When Complexity Adds Value: Multi-Asset Trend Following
The simple 200-day SMA on a single equity index is a baseline. Advanced trend followers use volatility-normalized moving averages, multiple timeframes (e.g., 50-day, 100-day, 200-day), and trade across 20–60 global markets (equities, bonds, currencies, commodities). This diversification across assets and timeframes smooths equity curves and reduces whipsaw losses.
For example, during 2020 Q1, equity trends turned negative quickly, but long-term bond trends remained positive. A multi-asset trend system would have been short equities and long bonds, capturing gains on both sides. Buy and Hold in a 60/40 portfolio lost 12% in Q1 2020.
The Unavoidable Disadvantage: The Rising, Slow-Mo Melt-Up
The worst environment for trend following is a gradual, low-volatility bull market with no severe corrections. The 2012–2019 period is paradigmatic. An S&P 500 trend model would have been whipsawed constantly—getting stopped out on minor 5% corrections and re-entering days later, incurring small losses each time. A static Buy and Hold would have returned 13% annually with only two 10% corrections.

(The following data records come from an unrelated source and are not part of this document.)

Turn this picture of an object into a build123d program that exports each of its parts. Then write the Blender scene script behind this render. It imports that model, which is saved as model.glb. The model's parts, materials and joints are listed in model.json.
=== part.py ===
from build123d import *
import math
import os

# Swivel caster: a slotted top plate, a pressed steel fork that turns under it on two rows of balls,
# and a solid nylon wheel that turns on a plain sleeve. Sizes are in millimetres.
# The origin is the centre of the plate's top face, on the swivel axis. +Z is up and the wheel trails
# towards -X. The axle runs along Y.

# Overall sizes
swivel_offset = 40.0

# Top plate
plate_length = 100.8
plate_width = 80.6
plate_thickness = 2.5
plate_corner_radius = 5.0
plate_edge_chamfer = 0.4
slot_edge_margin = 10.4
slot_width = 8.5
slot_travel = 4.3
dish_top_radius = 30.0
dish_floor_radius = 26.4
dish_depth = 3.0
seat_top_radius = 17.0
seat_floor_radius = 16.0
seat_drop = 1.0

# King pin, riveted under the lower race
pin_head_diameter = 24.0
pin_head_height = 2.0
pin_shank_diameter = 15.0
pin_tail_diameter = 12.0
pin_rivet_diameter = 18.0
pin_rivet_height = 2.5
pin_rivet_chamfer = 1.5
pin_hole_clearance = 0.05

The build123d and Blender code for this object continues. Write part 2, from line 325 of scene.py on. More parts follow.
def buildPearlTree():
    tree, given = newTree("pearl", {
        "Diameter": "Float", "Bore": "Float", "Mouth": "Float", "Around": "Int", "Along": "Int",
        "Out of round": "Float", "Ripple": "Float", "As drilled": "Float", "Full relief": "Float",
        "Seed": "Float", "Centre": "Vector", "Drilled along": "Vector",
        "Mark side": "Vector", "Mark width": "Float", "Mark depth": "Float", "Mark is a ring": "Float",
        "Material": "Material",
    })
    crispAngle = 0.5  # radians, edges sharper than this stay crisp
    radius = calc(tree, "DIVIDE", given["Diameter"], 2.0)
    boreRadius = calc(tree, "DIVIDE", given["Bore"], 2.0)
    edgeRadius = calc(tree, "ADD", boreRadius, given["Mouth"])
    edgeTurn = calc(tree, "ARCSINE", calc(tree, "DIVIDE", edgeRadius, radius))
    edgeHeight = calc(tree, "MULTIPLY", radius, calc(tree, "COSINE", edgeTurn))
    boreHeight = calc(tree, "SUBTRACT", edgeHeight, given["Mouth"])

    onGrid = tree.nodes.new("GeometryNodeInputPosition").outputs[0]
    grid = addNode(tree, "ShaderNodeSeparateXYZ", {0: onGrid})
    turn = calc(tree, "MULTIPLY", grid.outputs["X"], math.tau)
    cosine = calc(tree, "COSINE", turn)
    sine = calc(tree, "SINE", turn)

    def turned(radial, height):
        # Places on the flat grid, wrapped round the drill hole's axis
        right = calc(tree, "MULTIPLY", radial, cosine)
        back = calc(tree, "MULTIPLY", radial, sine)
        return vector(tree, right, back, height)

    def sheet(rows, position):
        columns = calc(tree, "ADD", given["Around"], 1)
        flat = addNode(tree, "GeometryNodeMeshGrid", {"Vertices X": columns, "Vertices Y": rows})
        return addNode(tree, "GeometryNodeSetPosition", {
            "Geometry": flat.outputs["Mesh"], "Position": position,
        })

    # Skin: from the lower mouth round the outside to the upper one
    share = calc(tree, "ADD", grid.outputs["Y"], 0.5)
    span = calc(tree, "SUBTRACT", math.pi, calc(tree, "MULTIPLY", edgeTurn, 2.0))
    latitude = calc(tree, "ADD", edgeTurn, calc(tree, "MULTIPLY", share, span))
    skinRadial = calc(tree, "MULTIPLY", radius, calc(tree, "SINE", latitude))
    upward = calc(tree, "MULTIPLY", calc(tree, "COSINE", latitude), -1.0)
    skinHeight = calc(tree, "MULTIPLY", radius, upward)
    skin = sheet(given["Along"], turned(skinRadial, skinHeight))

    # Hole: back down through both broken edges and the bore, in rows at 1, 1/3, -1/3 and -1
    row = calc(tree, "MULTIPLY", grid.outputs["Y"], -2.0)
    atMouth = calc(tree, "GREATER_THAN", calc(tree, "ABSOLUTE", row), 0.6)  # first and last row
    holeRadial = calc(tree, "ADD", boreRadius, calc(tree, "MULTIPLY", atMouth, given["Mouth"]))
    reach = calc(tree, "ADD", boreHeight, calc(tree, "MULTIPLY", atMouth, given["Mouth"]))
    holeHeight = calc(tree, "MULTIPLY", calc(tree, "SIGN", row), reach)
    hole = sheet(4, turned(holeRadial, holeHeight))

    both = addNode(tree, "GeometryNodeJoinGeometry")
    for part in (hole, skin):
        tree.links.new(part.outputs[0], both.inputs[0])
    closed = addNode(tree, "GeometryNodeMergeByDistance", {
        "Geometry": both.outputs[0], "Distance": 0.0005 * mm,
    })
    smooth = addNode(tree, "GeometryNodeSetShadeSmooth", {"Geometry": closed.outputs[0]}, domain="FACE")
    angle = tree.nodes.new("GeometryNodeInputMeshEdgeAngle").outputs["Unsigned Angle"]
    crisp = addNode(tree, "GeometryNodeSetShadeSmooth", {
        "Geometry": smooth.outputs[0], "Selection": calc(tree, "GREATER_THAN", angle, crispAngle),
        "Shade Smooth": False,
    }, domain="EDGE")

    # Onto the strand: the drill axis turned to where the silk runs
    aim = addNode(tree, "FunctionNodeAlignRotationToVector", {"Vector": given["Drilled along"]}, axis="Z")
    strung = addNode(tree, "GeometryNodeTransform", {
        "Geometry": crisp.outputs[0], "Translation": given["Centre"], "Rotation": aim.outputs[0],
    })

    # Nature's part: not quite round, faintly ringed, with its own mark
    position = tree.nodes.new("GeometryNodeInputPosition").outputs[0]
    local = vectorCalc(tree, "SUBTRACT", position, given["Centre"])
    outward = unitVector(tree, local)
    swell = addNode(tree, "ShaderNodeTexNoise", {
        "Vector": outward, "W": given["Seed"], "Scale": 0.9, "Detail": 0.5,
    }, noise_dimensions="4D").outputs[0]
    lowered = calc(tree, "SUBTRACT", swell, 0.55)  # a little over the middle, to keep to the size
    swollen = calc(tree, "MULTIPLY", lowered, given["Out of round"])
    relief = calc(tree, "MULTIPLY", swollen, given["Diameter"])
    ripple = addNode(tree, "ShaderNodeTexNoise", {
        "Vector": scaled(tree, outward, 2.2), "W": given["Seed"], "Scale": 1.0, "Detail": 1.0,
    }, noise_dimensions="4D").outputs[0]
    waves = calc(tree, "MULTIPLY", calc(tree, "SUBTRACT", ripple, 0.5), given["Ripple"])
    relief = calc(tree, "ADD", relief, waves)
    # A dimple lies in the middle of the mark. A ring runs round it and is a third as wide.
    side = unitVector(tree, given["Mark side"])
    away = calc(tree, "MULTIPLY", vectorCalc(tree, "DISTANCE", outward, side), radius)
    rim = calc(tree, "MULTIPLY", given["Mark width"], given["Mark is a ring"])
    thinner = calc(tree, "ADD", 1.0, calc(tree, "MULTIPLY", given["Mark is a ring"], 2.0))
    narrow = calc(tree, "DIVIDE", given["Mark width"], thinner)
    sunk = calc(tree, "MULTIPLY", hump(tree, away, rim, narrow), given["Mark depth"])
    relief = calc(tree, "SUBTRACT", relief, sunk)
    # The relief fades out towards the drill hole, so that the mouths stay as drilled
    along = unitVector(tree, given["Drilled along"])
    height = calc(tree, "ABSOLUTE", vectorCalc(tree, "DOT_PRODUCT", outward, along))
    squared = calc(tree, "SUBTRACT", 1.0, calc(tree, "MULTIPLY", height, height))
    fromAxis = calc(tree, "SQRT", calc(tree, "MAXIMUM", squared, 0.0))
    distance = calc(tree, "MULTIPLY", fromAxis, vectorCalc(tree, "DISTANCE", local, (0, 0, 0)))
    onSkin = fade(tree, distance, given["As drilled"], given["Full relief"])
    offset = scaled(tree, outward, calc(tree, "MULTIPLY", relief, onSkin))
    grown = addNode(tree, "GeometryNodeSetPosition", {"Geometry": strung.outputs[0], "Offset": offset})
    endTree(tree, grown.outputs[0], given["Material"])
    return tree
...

During this period, many trend followers abandoned the strategy, declaring it dead. This is a classic performance-chasing error: the strategy underperforms for years, then works spectacularly when the regime shifts.

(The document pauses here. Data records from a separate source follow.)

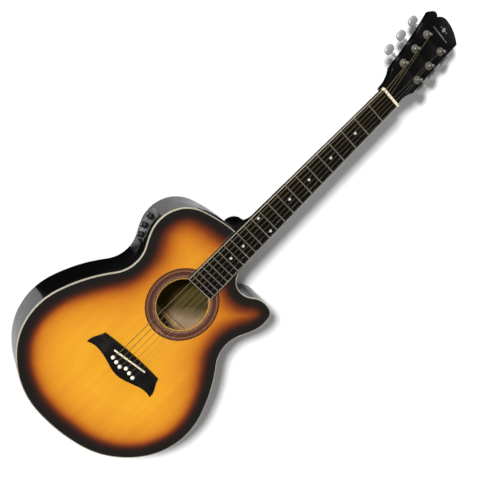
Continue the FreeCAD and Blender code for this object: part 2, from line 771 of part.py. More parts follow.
def make_fret(number):
    """One fret: a low crown right across the board, on a tang in its slot."""
    x = fret_x(number)
    reach = half_width(x)
    wide = size("fret_width") / 2
    crown = Part.Wire([arc((x - wide, -reach, FRETBOARD_TOP), (x, -reach, FRET_TOP),
                           (x + wide, -reach, FRETBOARD_TOP)),
                       line((x + wide, -reach, FRETBOARD_TOP), (x - wide, -reach, FRETBOARD_TOP))])
    bar = Part.Face(crown).extrude(Vector(0, 2 * reach, 0))
    tang_reach = reach - size("edge_strip") - 0.8
    tang = block(x - FRET_TANG[0] / 2, x + FRET_TANG[0] / 2, -tang_reach, tang_reach,
                 FRETBOARD_TOP - FRET_TANG[1], FRETBOARD_TOP + 0.2)
    return one_solid(bar.fuse(tang))


feature("fingerboard", make_fingerboard())
feature("fingerboard_binding", one_solid(edge_strips))
feature("frets", Part.makeCompound([make_fret(number) for number in range(1, FRET_COUNT + 1)]))
feature("position_dots", Part.makeCompound(dot_cylinders(size("dot_radius"))))


def make_nut():
    """String nut with a rounded back edge and one slot for each string."""
    wide = size("nut_width") / 2
    nut = block(SCALE, NUT_BACK, -wide, wide, TOP, TOP + size("nut_height"))
    nut = nut.makeFillet(1.6, [edge for edge in nut.Edges
                               if abs(edge.CenterOfMass.x - NUT_BACK) < 0.01
                               and abs(edge.CenterOfMass.z - TOP - size("nut_height")) < 0.01])
    cuts = []
    for number in range(1, STRING_COUNT + 1):
        radius = STRING_DIAMETERS[number - 1] / 2 + 0.04
        y = string_y(number, size("string_spread_nut"))
        cuts.append(block(SCALE - 1, NUT_BACK + 1, y - radius, y + radius,
                          NUT_SLOT - 0.04, TOP + size("nut_height") + 1))
    return one_solid(nut.cut(cuts))


def nut_relief():
    """Wedge removed from the back of the nut so that the strings can fall to the headstock."""
    return Part.Face(polygon([Vector(SCALE + 2.0, -30, NUT_SLOT), Vector(NUT_BACK + 2, -30, NUT_SLOT),
                              Vector(NUT_BACK + 2, -30, NUT_SLOT - 1.4)])).extrude(Vector(0, 60, 0))


def nut_slots_back():
    """Slot floors that fall away behind the string's bearing point."""
    cuts = []
    for number in range(1, STRING_COUNT + 1):
        radius = STRING_DIAMETERS[number - 1] / 2 + 0.04
        y = string_y(number, size("string_spread_nut"))
        cuts.append(nut_relief().common(block(SCALE, NUT_BACK + 3, y - radius - 0.25, y + radius + 0.25,
                                              TOP, TOP + 20)))
    return cuts


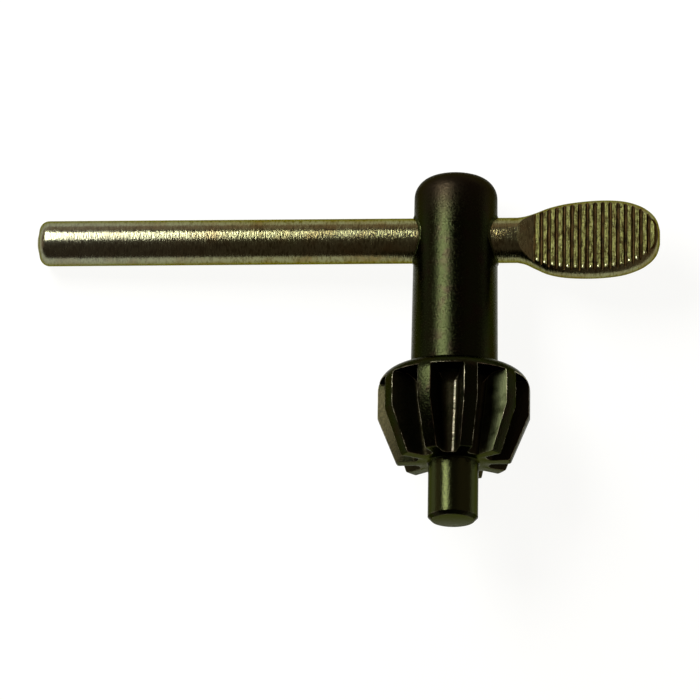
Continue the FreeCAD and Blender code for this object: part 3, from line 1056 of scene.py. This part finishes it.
def build_room(scene, stage, finishes):
    """Pale walls low on the left and behind, and a dim room round the rest."""
    world = bpy.data.worlds.new("studio")
    scene.world = world
    world.use_nodes = True
    tree = world.node_tree
    tree.nodes.clear()
    camera_ray = add_node(tree, "ShaderNodeLightPath").outputs["Is Camera Ray"]
    where = add_node(tree, "ShaderNodeTexCoord").outputs["Generated"]
    parts = add_node(tree, "ShaderNodeSeparateXYZ", inputs={"Vector": where})
    aside = add_node(tree, "ShaderNodeVectorMath", {"operation": "DOT_PRODUCT"}, {
        0: where, 1: WALL_WAY})
    smooth = {"interpolation_type": "SMOOTHSTEP"}
    wall = add_node(tree, "ShaderNodeMapRange", smooth, {
        "Value": aside.outputs["Value"], "From Min": WALL_NEAR[0], "From Max": WALL_NEAR[1]})
    low = add_node(tree, "ShaderNodeMapRange", smooth, {
        "Value": parts.outputs["Z"], "From Min": WALL_TOP[0], "From Max": WALL_TOP[1],
        "To Min": WALL_LIGHT, "To Max": 0.0})
    right = add_node(tree, "ShaderNodeMapRange", smooth, {
        "Value": parts.outputs["X"], "From Min": ROOM_RIGHT[0], "From Max": ROOM_RIGHT[1],
        "To Min": ROOM_LIGHT[0], "To Max": ROOM_LIGHT[1]})
    room = add_node(tree, "ShaderNodeMath", {"operation": "MULTIPLY_ADD"}, {
        0: wall.outputs["Result"], 1: low.outputs["Result"], 2: right.outputs["Result"]})
    seen = add_node(tree, "ShaderNodeMath", {"operation": "MAXIMUM"}, {
        0: camera_ray, 1: room.outputs[0]})
    tint = layered(tree, srgb(stage.room_tint), (camera_ray, srgb(finishes.floor)))
    sky = add_node(tree, "ShaderNodeBackground", inputs={
        "Color": tint, "Strength": seen.outputs[0]})
    add_node(tree, "ShaderNodeOutputWorld", inputs={"Surface": sky.outputs[0]})


class CHUCKKEY_OT_stage(bpy.types.Operator):
    """Sets the pale floor, the window lamp, the room and the camera"""

    bl_idname = "chuckkey.stage"
    bl_label = "Stage"

    def execute(self, context):
        scene = context.scene
        lay_floor(scene.key_stage, scene.key_finishes)
        set_camera(scene, scene.key_stage)
        hang_window(scene, scene.key_stage)
        build_room(scene, scene.key_stage, scene.key_finishes)
        scene.view_settings.view_transform = "Standard"
        return {"FINISHED"}


class CHUCKKEY_PT_panel(bpy.types.Panel):
    """Lists the pieces of the key and the stage"""

    bl_label = "Chuck Key"
    bl_idname = "CHUCKKEY_PT_panel"
    bl_space_type = "VIEW_3D"
    bl_region_type = "UI"
    bl_category = "Chuck Key"

    def draw(self, context):
        for operator in OPERATORS:
            self.layout.operator(operator.bl_idname)


GROUPS = (
    (KeyPlace, "key_place"), (BodySizes, "key_body_sizes"), (HandleSizes, "key_handle_sizes"),
    (Finishes, "key_finishes"), (StageSettings, "key_stage"),
)
OPERATORS = (
    CHUCKKEY_OT_body, CHUCKKEY_OT_rims, CHUCKKEY_OT_handle, CHUCKKEY_OT_burrs, CHUCKKEY_OT_stage,
)


def register():
    """Registers the settings, the operators and the panel."""
    for group, name in GROUPS:
        bpy.utils.register_class(group)
        setattr(bpy.types.Scene, name, bpy.props.PointerProperty(type=group))
    for cls in OPERATORS + (CHUCKKEY_PT_panel,):
        bpy.utils.register_class(cls)


def unregister():
    """Takes back what register did, in reverse."""
    for cls in reversed(OPERATORS + (CHUCKKEY_PT_panel,)):
        bpy.utils.unregister_class(cls)
    for group, name in reversed(GROUPS):
        delattr(bpy.types.Scene, name)
        bpy.utils.unregister_class(group)


def main():
    register()
    bpy.ops.chuckkey.body()
    bpy.ops.chuckkey.rims()
    bpy.ops.chuckkey.handle()
    bpy.ops.chuckkey.burrs()
    bpy.ops.chuckkey.stage()


if __name__ == "__main__":
    main()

Conclusion of Analysis (without a concluding section)
The empirical evidence supports neither a dogmatic allegiance to Buy and Hold nor Trend Following. The investor’s time horizon, emotional tolerance for drawdowns, tax situation, and ability to withstand long periods of underperformance determine suitability. A portfolio that uses trend following as a tactical overlay—not a replacement for long-term equity exposure—historically provides a smoother equity curve and resilience against the worst tail events. The cost is slightly lower absolute returns in benign environments. The benefit is survival in hostile ones.